On appeal Jones, proceeding pro se,1 again argues that he is entitled to the unpaid interest because the Fund, by refusing to consider the proof-of-age documents Mr. Smith submitted in 1976, 1981, and 1987, wrongfully delayed disbursing his benefits. Under Section 502(a)(8)(B) of ERISA, plan participants can recover interest on delayed benefits, but relief is available only if the delay was unjustifiable or wrongful. Clair v. Harris Trust and Sav. Bank, 190 F.3d 495, 498-99 (7th Cir. 1999). In short, Jones is entitled to relief only if the Fund violated its plan documents, which in 1976 (the year Mr. Smith applied) required payment of benefits to eligible applicants who had reached age 65 and who had submitted acceptable proof-of-age documents.

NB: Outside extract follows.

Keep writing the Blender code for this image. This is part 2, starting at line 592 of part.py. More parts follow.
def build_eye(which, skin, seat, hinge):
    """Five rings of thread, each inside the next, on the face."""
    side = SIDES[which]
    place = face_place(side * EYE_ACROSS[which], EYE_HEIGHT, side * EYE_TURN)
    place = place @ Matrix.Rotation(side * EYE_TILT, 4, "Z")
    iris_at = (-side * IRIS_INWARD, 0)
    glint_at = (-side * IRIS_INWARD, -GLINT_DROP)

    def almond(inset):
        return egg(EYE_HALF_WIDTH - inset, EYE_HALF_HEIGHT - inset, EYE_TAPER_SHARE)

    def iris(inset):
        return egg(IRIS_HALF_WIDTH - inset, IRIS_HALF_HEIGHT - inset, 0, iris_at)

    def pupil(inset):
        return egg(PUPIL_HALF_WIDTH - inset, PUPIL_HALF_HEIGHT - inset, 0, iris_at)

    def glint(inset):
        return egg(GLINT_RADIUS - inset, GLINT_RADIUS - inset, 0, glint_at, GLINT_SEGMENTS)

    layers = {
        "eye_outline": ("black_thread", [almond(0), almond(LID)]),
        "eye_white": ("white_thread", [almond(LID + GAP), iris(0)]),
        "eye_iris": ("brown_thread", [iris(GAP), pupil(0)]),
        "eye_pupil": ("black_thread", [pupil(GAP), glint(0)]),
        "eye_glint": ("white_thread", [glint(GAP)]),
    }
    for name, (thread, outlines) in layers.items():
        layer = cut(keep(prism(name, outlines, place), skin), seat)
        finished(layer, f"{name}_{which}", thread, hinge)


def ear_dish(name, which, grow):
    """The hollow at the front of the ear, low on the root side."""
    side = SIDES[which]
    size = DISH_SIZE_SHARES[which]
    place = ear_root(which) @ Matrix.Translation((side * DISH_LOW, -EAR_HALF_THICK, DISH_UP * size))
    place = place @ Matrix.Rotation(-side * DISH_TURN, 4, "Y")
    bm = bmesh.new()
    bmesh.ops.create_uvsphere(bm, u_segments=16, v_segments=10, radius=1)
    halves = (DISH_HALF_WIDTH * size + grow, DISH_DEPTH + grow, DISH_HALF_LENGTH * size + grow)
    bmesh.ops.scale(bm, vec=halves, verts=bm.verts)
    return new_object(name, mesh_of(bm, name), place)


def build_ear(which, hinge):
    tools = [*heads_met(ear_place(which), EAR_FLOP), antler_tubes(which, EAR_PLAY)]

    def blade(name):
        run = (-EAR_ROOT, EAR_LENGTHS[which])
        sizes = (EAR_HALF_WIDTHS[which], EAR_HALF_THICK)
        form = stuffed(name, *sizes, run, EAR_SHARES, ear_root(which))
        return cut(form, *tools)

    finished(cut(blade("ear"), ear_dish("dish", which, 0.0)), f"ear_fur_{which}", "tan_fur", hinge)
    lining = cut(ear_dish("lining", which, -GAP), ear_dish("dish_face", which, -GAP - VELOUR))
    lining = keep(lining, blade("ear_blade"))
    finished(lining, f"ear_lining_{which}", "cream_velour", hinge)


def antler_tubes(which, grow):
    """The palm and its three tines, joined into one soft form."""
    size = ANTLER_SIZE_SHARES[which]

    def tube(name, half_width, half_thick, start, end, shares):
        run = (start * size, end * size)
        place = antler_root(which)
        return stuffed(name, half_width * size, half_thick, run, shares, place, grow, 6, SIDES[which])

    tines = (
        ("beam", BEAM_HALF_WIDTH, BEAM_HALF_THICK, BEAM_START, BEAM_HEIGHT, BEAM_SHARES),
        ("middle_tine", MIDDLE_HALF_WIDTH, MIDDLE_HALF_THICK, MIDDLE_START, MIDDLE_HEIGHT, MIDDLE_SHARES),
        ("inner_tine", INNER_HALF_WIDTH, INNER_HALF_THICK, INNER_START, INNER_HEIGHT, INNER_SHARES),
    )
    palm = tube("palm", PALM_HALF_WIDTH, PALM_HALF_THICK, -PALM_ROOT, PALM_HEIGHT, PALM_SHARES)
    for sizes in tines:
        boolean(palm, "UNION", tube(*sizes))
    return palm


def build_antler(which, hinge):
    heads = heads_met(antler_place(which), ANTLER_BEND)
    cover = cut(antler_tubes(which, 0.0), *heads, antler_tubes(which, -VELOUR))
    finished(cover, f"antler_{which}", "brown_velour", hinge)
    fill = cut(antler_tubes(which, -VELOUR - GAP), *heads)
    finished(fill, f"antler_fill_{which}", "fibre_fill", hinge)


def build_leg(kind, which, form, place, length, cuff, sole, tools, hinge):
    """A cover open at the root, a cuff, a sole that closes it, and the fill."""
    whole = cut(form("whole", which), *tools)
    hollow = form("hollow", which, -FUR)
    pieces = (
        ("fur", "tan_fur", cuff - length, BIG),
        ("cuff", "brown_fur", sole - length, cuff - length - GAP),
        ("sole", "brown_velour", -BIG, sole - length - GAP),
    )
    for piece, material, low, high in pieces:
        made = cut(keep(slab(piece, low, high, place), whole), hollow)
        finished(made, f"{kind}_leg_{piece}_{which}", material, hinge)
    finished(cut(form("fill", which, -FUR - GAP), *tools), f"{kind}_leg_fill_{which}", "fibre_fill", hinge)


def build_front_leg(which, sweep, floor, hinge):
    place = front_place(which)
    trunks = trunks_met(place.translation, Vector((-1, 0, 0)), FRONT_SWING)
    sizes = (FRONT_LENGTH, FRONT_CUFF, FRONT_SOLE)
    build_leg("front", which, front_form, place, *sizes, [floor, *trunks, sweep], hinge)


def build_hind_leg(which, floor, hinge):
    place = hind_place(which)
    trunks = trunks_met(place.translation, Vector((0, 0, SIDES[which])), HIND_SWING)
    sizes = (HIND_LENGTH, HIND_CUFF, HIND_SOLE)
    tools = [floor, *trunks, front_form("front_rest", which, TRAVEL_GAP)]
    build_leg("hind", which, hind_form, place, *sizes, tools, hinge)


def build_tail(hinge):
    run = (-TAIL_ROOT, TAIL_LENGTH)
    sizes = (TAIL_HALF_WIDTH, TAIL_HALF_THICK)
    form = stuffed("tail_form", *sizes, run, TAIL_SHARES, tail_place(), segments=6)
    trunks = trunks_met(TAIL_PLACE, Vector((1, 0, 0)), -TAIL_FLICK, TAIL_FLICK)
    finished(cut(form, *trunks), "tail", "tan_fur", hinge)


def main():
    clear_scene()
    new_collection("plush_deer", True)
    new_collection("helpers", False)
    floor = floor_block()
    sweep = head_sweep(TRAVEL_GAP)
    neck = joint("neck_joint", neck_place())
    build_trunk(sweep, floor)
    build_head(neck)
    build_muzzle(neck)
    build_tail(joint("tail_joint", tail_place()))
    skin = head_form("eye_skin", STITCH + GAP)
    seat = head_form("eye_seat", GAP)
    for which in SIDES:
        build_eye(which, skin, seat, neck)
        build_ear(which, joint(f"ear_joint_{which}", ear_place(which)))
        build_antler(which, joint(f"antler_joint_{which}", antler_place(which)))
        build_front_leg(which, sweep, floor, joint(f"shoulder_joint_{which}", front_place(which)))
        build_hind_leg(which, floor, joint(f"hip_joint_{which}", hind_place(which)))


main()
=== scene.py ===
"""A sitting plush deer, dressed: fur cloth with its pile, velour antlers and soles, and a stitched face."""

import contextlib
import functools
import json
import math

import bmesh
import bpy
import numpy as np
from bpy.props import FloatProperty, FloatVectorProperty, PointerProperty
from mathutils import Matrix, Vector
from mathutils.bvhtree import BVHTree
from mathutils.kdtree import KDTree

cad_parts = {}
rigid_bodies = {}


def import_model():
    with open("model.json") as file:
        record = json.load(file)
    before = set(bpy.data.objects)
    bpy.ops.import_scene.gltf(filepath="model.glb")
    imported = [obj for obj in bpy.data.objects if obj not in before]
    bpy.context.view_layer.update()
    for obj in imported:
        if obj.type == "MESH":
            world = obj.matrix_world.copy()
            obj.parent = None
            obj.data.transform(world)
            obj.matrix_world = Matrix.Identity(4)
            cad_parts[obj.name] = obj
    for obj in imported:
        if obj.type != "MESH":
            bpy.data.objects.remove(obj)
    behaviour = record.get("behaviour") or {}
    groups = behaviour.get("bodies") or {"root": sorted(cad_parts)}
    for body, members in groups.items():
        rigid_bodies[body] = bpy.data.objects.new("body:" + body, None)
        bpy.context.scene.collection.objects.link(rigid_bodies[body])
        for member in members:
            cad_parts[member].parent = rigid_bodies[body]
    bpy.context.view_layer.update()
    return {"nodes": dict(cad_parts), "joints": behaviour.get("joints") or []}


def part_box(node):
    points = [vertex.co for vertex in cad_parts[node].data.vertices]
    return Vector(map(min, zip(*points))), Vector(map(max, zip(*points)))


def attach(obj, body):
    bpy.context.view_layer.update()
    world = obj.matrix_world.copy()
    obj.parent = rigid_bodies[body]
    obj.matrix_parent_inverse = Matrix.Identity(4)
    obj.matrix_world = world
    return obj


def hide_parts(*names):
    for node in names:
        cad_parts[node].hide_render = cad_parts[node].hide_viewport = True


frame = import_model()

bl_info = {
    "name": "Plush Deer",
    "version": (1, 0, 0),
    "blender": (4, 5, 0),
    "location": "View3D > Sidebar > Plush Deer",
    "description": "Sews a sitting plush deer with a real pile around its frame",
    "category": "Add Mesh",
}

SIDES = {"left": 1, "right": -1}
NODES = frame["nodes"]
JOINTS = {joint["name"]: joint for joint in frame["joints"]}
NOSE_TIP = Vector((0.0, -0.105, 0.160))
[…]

The Fund, however, did not receive acceptable proof-of-age documents until 1997. The personal affidavit that Mr. Smith submitted in 1976 was not acceptable as a proof-of-age document, nor were the documents he sent in 1981 — the Homestead Exemption Application and Chicago Vehicle Renewal Application. The Social Security record Mr. Smith submitted in 1987 would have been sufficient in conjunction with another acceptable proof-of-age document, but at that time Mr. Smith had not submitted another acceptable document. Not until 1997 did the Fund receive two acceptable documents showing that Mr. Smith was born in 1911 (the marriage license Jones sent in 1997 and the Social Security record Mr. Smith sent in 1987), and at that time it promptly paid the benefits to Mrs. Smith’s estate. We agree with the district court that the Fund was justified in denying benefits until the required proof was supplied.

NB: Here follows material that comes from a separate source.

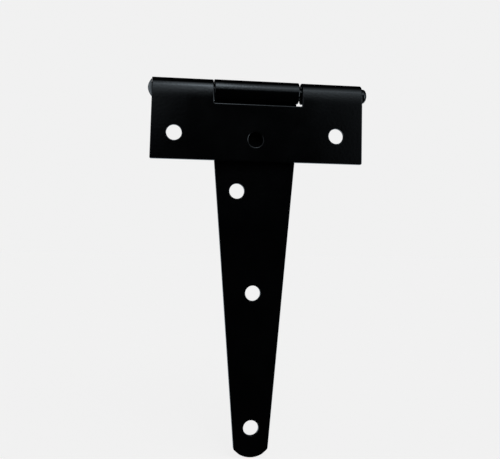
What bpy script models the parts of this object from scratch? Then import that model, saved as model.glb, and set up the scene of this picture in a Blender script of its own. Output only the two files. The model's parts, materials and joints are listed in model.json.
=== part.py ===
"""Light-duty tee hinge: a short jamb leaf and a long tapered strap leaf on one peened pin.

The hinge is folded shut. The pin runs along X, the jamb leaf's back face is the plane y = 0 and faces -Y,
and both leaves hang down, the strap leaf behind the jamb leaf. The origin is on the jamb leaf's back face,
on its centre line, between the notch and the middle screw hole. The strap leaf swings about the pin's axis.
"""

import math

import bmesh
import bpy
from mathutils import Matrix, Vector

MM = 0.001

# Sheet, knuckles and pin
SHEET = 1.5 * MM
KNUCKLE_RADIUS = 3.65 * MM
CURL_WRAP = math.radians(300)
RUNNING_GAP = 0.3 * MM
PIN_RADIUS = KNUCKLE_RADIUS - SHEET - RUNNING_GAP
LEFT_HEAD = {"radius": 3.0 * MM, "rim": 0.1 * MM, "stands_out": 1.4 * MM, "dome_power": 2}
RIGHT_HEAD = {"radius": 2.5 * MM, "rim": 0.9 * MM, "stands_out": 2.35 * MM, "dome_power": 1}
AXIS_ABOVE_ORIGIN = 8.85 * MM

# Jamb leaf, measured down from the pin's axis. Its left end is sheared a little out of square.
JAMB_RIGHT = 36.75 * MM
JAMB_KNUCKLE_LEFT = -36.5 * MM
JAMB_FOOT_LEFT = -36.95 * MM
JAMB_DROP = 24.75 * MM
JAMB_CORNER = 0.5 * MM
NOTCH_LEFT = -15.5 * MM
NOTCH_RIGHT = 15.45 * MM
NOTCH_DROP = 5.15 * MM
NOTCH_CORNER = 0.6 * MM

# Strap leaf, measured down from the pin's axis. Its knuckle is a little wider on the left.
STRAP_WIDTH = 29.3 * MM
STRAP_SHIFT = -0.3 * MM
KNUCKLE_FLARE = 0.2 * MM
TAPER_START = 18.85 * MM
TIP_WIDTH = 12.0 * MM
TIP_SAGITTA = 2.8 * MM
STRAP_DROP = 127.0 * MM

# Screw holes: x, then down from the pin's axis
HOLE_RADIUS = 2.65 * MM
JAMB_HOLES = [(x * MM, down * MM) for x, down in ((-28.85, 15.7), (-0.85, 17.25), (27.45, 15.1))]
STRAP_HOLES = [(STRAP_SHIFT + x * MM, down * MM) for x, down in ((-6.1, 34.65), (0.0, 70.25), (0.0, 116.9))]

ARC_STEP = math.radians(7.5)
BLANK_MARGIN = 5 * MM
CUT_REACH = 20 * MM

PIN_AXIS = Vector((0.0, KNUCKLE_RADIUS, AXIS_ABOVE_ORIGIN))


def clear_scene():
    for obj in list(bpy.data.objects):
        bpy.data.objects.remove(obj, do_unlink=True)


def new_collection(name):
    collection = bpy.data.collections.new(name)
    bpy.context.scene.collection.children.link(collection)
    return collection


def powder_coat(name, base_colour, roughness):
    material = bpy.data.materials.new(name)
    material.use_nodes = True
    shader = material.node_tree.nodes["Principled BSDF"]
    shader.inputs["Base Color"].default_value = (*base_colour, 1.0)
    shader.inputs["Roughness"].default_value = roughness
    shader.inputs["Metallic"].default_value = 0.0
    return material


def arc(centre, radius, start, end):
    """Points along an arc in a plane, both ends included."""
    steps = max(2, math.ceil(abs(end - start) / ARC_STEP - 1e-6))
    angles = [start + (end - start) * i / steps for i in range(steps + 1)]
    return [(centre[0] + radius * math.cos(a), centre[1] + radius * math.sin(a)) for a in angles]


def extruded_outline(name, loops, depth, collection):
    """A flat outline, its first loop outside and any others holes, extruded by depth as a welded mesh."""
    curve = bpy.data.curves.new(name, "CURVE")
    curve.dimensions = "2D"
    curve.fill_mode = "BOTH"
    curve.extrude = depth / 2
    for loop in loops:
        spline = curve.splines.new("POLY")
        spline.points.add(len(loop) - 1)
        for point, (u, v) in zip(spline.points, loop):
            point.co = (u, v, 0.0, 1.0)
        spline.use_cyclic_u = True
    drawn = bpy.data.objects.new(name + "_outline", curve)
    collection.objects.link(drawn)
    graph = bpy.context.evaluated_depsgraph_get()
    mesh = bpy.data.meshes.new_from_object(drawn.evaluated_get(graph))
    bpy.data.objects.remove(drawn, do_unlink=True)
    weld(mesh)
    solid = bpy.data.objects.new(name, mesh)
    collection.objects.link(solid)
    return solid


def weld(mesh):
    shape = bmesh.new()
    shape.from_mesh(mesh)
    bmesh.ops.remove_doubles(shape, verts=shape.verts, dist=1e-6)
    bmesh.ops.recalc_face_normals(shape, faces=shape.faces)
    shape.to_mesh(mesh)
    shape.free()


def curled_profile(drop):
    """Side view of a curled sheet, as (towards the back face, up) about the pin's axis.

    The flat hangs down at the back-face side, meets the knuckle on its tangent and wraps over the top.
    """
    bore = KNUCKLE_RADIUS - SHEET
    outer = arc((0.0, 0.0), KNUCKLE_RADIUS, 0.0, CURL_WRAP)
    inner = arc((0.0, 0.0), bore, CURL_WRAP, 0.0)
    return [(KNUCKLE_RADIUS, -drop)] + outer + inner + [(bore, -drop)]


def curled_blank(name, drop, width, back_faces_front, collection):
    """One leaf as a bent blank, a little oversize, before its outline and its holes are cut."""
    profile = curled_profile(drop + BLANK_MARGIN)
    sheet = extruded_outline(name, [profile], width + 2 * BLANK_MARGIN, collection)
    # The profile's plane becomes YZ and its depth becomes X.
    turn = Matrix(((0, 0, 1), (1, 0, 0), (0, 1, 0))).to_4x4()
    if back_faces_front:
        turn = Matrix.Rotation(math.pi, 4, "Z") @ turn
    sheet.data.transform(turn)
    sheet.location = PIN_AXIS
    return sheet


def jamb_outline():
    """Front view of the jamb leaf as (x, up) about the pin's axis, with the notch for the strap's knuckle."""
    top = 2 * KNUCKLE_RADIUS
    r = JAMB_CORNER
    n = NOTCH_CORNER
    quarter = math.pi / 2
    return (
        [(JAMB_RIGHT, top), (NOTCH_RIGHT, top)]
        + arc((NOTCH_RIGHT - n, n - NOTCH_DROP), n, 0.0, -quarter)
        + arc((NOTCH_LEFT + n, n - NOTCH_DROP), n, -quarter, -2 * quarter)
        + [(NOTCH_LEFT, top), (JAMB_KNUCKLE_LEFT, top), (JAMB_KNUCKLE_LEFT, 0.0)]
        + arc((JAMB_FOOT_LEFT + r, r - JAMB_DROP), r, 2 * quarter, 3 * quarter)
        + arc((JAMB_RIGHT - r, r - JAMB_DROP), r, 3 * quarter, 4 * quarter)
    )


def strap_outline():
    """Front view of the strap leaf as (x, up) about the pin's axis: parallel, then tapered to a round tip."""
    half = STRAP_WIDTH / 2
    top = 2 * KNUCKLE_RADIUS
    chord = TIP_WIDTH / 2
    radius = (chord**2 + TIP_SAGITTA**2) / (2 * TIP_SAGITTA)
    half_angle = math.asin(chord / radius)
    tip = arc((0.0, radius - STRAP_DROP), radius, -math.pi / 2 - half_angle, -math.pi / 2 + half_angle)
    outline = [(half, top), (-half - KNUCKLE_FLARE, top), (-half - KNUCKLE_FLARE, 0.0), (-half, -TAPER_START)]
    outline += tip + [(half, -TAPER_START)]
    return [(x + STRAP_SHIFT, z) for x, z in outline]


def screw_hole(x, drop):
    """One screw hole's edge in the front view."""
    return arc((x, -drop), HOLE_RADIUS, 0.0, 2 * math.pi)[:-1]


def outline_cutter(name, outline, holes, collection):
    """The leaf's front view, holes included, as a block that the bent blank is trimmed to."""
    loops = [outline] + [screw_hole(x, drop) for x, drop in holes]
    cutter = extruded_outline(name, loops, 2 * CUT_REACH, collection)
    # The outline's up axis becomes Z and its depth becomes Y.
    cutter.data.transform(Matrix.Rotation(math.pi / 2, 4, "X"))
    cutter.location = PIN_AXIS
    cutter.hide_render = True
    cutter.display_type = "WIRE"
    return cutter


def trim(leaf, cutter):
    modifier = leaf.modifiers.new("trim", "BOOLEAN")
    modifier.operation = "INTERSECT"
    modifier.solver = "EXACT"
    modifier.object = cutter


def shade(obj, material):
    obj.data.materials.append(material)
    obj.data.shade_smooth()
    obj.data.set_sharp_from_angle(angle=math.radians(30))


def make_jamb_leaf(parts, cutters, material):
    leaf = curled_blank("jamb_leaf", JAMB_DROP, JAMB_RIGHT - JAMB_FOOT_LEFT, True, parts)
    shade(leaf, material)
    trim(leaf, outline_cutter("jamb_outline", jamb_outline(), JAMB_HOLES, cutters))
    return leaf


def make_strap_leaf(parts, cutters, material):
    leaf = curled_blank("strap_leaf", STRAP_DROP, STRAP_WIDTH, False, parts)
    shade(leaf, material)
    trim(leaf, outline_cutter("strap_outline", strap_outline(), STRAP_HOLES, cutters))
    return leaf


def pin_half_profile(knuckle_end, head):
    """Radius and distance along the axis for one end of the pin, from the dome's crown to the shaft.

    A dome power of 1 makes the dome an ellipse. At 2 it is a lower, more pointed parabola.
    """
    underside = knuckle_end + RUNNING_GAP
    shoulder = underside + head["rim"]
    dome_height = head["stands_out"] - RUNNING_GAP - head["rim"]
    dome = [
        (head["radius"] * math.sin(a), shoulder + dome_height * math.cos(a) ** head["dome_power"])
        for a in (math.pi / 2 * i / 8 for i in range(9))
    ]
    return dome + [(head["radius"], underside), (PIN_RADIUS, underside)]


def make_hinge_pin(parts, material):
    right = pin_half_profile(JAMB_RIGHT, RIGHT_HEAD)
    left = pin_half_profile(-JAMB_KNUCKLE_LEFT, LEFT_HEAD)
    profile = right + [(r, -z) for r, z in reversed(left)]
    mesh = bpy.data.meshes.new("hinge_pin")
    edges = [(i, i + 1) for i in range(len(profile) - 1)]
    mesh.from_pydata([(r, 0.0, z) for r, z in profile], edges, [])
    pin = bpy.data.objects.new("hinge_pin", mesh)
    parts.objects.link(pin)
    pin.location = PIN_AXIS
    pin.rotation_euler = (0.0, math.pi / 2, 0.0)
    screw = pin.modifiers.new("turn", "SCREW")
    screw.axis = "Z"
    screw.steps = round(2 * math.pi / ARC_STEP)
    screw.render_steps = screw.steps
    screw.use_merge_vertices = True
    screw.merge_threshold = 1e-6
    screw.use_smooth_shade = True
    mesh.materials.append(material)
    return pin


def main():
    clear_scene()
    parts = new_collection("tee_hinge")
    cutters = new_collection("cutters")
    make_jamb_leaf(parts, cutters, powder_coat("jamb_black", (0.012, 0.012, 0.013), 0.38))
    make_strap_leaf(parts, cutters, powder_coat("strap_black", (0.010, 0.010, 0.011), 0.42))
    make_hinge_pin(parts, powder_coat("pin_black", (0.014, 0.014, 0.015), 0.35))


main()
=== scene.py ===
import json
import math

import bmesh
import bpy
import mathutils
from mathutils import Matrix, Vector


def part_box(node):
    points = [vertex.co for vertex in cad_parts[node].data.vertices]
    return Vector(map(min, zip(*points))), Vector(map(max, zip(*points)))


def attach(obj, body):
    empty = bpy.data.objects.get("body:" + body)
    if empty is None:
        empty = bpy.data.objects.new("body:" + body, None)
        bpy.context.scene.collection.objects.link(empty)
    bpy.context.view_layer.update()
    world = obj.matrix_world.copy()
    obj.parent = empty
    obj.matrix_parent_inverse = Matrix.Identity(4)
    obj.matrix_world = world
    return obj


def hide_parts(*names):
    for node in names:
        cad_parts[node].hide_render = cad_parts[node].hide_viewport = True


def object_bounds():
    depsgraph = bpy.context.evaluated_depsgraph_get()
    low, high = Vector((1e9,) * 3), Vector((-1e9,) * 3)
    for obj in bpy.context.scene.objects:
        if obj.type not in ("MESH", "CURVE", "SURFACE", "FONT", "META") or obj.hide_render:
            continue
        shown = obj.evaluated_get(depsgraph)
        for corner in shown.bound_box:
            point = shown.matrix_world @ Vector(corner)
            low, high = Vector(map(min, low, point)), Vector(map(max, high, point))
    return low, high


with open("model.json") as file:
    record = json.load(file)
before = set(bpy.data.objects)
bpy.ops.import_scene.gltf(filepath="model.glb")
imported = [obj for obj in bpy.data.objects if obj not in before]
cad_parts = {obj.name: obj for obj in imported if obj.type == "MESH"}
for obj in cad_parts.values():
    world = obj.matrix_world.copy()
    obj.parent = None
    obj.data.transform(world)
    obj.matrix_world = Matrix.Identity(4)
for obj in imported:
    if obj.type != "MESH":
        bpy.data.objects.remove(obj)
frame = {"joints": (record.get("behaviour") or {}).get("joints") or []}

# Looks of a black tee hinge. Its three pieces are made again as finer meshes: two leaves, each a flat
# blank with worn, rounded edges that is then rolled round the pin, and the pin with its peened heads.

CAD_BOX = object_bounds()

MM = 0.001

# The frame's own places
JAMB_LOW, JAMB_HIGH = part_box("jamb_leaf")
STRAP_LOW, STRAP_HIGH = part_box("strap_leaf")
PIN_LOW, PIN_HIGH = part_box("hinge_pin")
AXIS = Vector(frame["joints"][0]["pos_m"])

# Sheet and its rolled knuckles
SHEET = 1.5 * MM
EASE_RADIUS = 40 * MM
EASE_ANGLE = math.radians(6)
KNUCKLE_SLACK = 0.02 * MM
CURL_END = math.radians(300)
TIGHT_FROM = math.radians(120)
TIGHT_RADIUS = 3.0 * MM
FLAT_FROM = math.radians(173)
FLAT_TO = math.radians(177.5)
FLAT_RADIUS = 15 * MM
END_RADIUS = 3.35 * MM
ROLL_STEP = math.radians(4)
FEWEST_STEPS = 6

# Edges of the sheet
ROLLOVER_WIDTH = 0.31 * MM
ROLLOVER_DEPTH = 0.14 * MM
INNER_ROUND = 0.16 * MM
EDGE_RING = 0.10 * MM
ROUND_STEPS = 6
ARC_STEP = math.radians(6)
SHARP_ANGLE = math.radians(50)
FLAT_FACE_WEIGHT = 80

# Triangles over the leaves' faces, and how near two places count as one
CAP_GRID = 3.2 * MM
CAP_CLEARANCE = 0.35 * CAP_GRID
MERGE_WITHIN = 1e-9
CUT_WITHIN = 1e-8
LEVEL_WITHIN = 1e-7

# Jamb leaf
JAMB_KNUCKLE_LEFT = -36.5 * MM
NOTCH_LEFT = -15.5 * MM
NOTCH_RIGHT = 15.45 * MM
NOTCH_FLOOR = AXIS.z - 5.15 * MM
JAMB_CORNER = 0.5 * MM
NOTCH_CORNER = 0.6 * MM
TONGUE_CORNER = 0.5 * MM
SLIGHT_BEND = 3 * MM

# Strap leaf
KNUCKLE_FLARE = 0.2 * MM
TAPER_START = AXIS.z - 18.85 * MM
TIP_HALF = 6 * MM
TIP_SAGITTA = 2.8 * MM
TIP_CORNER = 1.2 * MM
TIP_TRIM = 3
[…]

Even if the Fund had wrongfully denied paying Mr. Smith’s benefits earlier than February 1998 (and we do not believe it did), Jones still would not be entitled to obtain unpaid interest on the delayed benefits. Because “extracontractual compensatory damages are ... unavailable under § 502(a)(3)(B),” Jones can recover only those damages specified in the Fund’s plan, Bassler-Harsch v. Eisenberg, 956 F.2d 651, 657-58 (7th Cir.1992); see also May Dept. Stores Co. v. Federal Ins. Co., 305 F.3d 597, 603 (7th Cir.2002), and unpaid interest on delayed benefits is not a specified remedy. Under the Fund’s plan, Jones’s only remedy was payment of Mrs. *876Smith’s full survivor pension benefits, which he received in February 1998.
Jones raises a variety of other arguments in his brief, but none of these are logical or developed. We “construe pro se filings liberally” and will analyze any “cogent arguments” that can be discerned from an appellate brief, but here we can discern no other arguments from Jones’s brief. Anderson v. Hardman, 241 F.3d 544, 545 (7th Cir.2001); see Fed. R.App. P. 28.

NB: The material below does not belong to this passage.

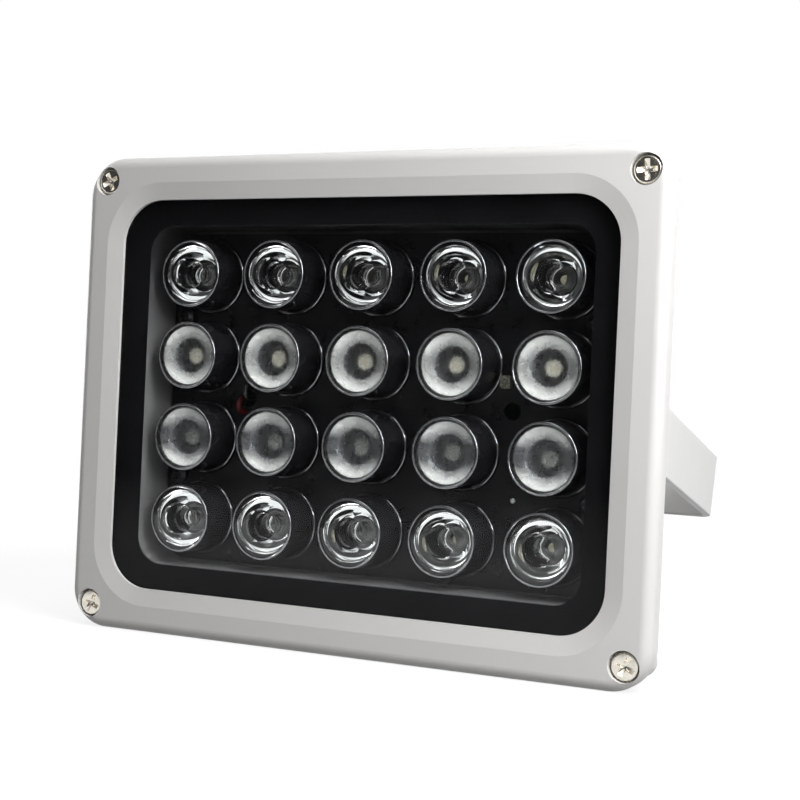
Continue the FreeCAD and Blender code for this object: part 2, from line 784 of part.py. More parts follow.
def make_capacitor():
    body = head_body("driver_capacitor", x="capacitor_x", y="driver_front")
    profile = sketch(body, "XY_Plane", "can_profile")
    radius, groove = "capacitor_diameter / 2", "capacitor_diameter / 2 - groove_depth"
    outline(profile, [
        ("0", "-capacitor_length"),
        (groove, "-capacitor_length"),
        (radius, "-capacitor_length + capacitor_edge"),
        (radius, "-(groove_place + groove_half_width)"),
        (groove, "-groove_place"),
        (radius, "-(groove_place - groove_half_width)"),
        (radius, "0"),
        ("0", "0"),
    ])
    turned(body, profile, "can")
    return body


def make_sensor():
    """The small light sensor at the right of the middle."""
    body = head_body("light_sensor", x="sensor_x", y="board_depth - sensor_depth", z="sensor_z")
    cell = front_sketch(body, "cell_profile", "0")
    rounded_box(cell, "sensor_width", "sensor_height", "sensor_corner")
    swept(body, "Pad", cell, "cell", "sensor_depth", back=True)
    return body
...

. The Fund argues that Jones, as the executor of Mrs. Smith’s estate, lacks standing to bring this claim pro se because the claim for unpaid interest belongs to Mr. Smith’s estate. But this argument does not raise an issue of standing in the Article III sense; rather it points to a question of the real party in interest. See Frank v. Hadesman and Frank, Inc., 83 F.3d 158, 159-60 (7th Cir.1996). In response to an inquiry from this court, Jones has assured us that he is the sole beneficiary to Mrs. Smith’s estate, and thus he does have a personal interest in this controversy. Because we are deciding this case on the merits, we, like the Second Circuit, need not reach the question whether an executor who is the sole beneficiary of an estate without creditors may appear pro se on its behalf. See Pridgen v. Andresen, 113 F.3d 391, 393 (2nd Cir.1997).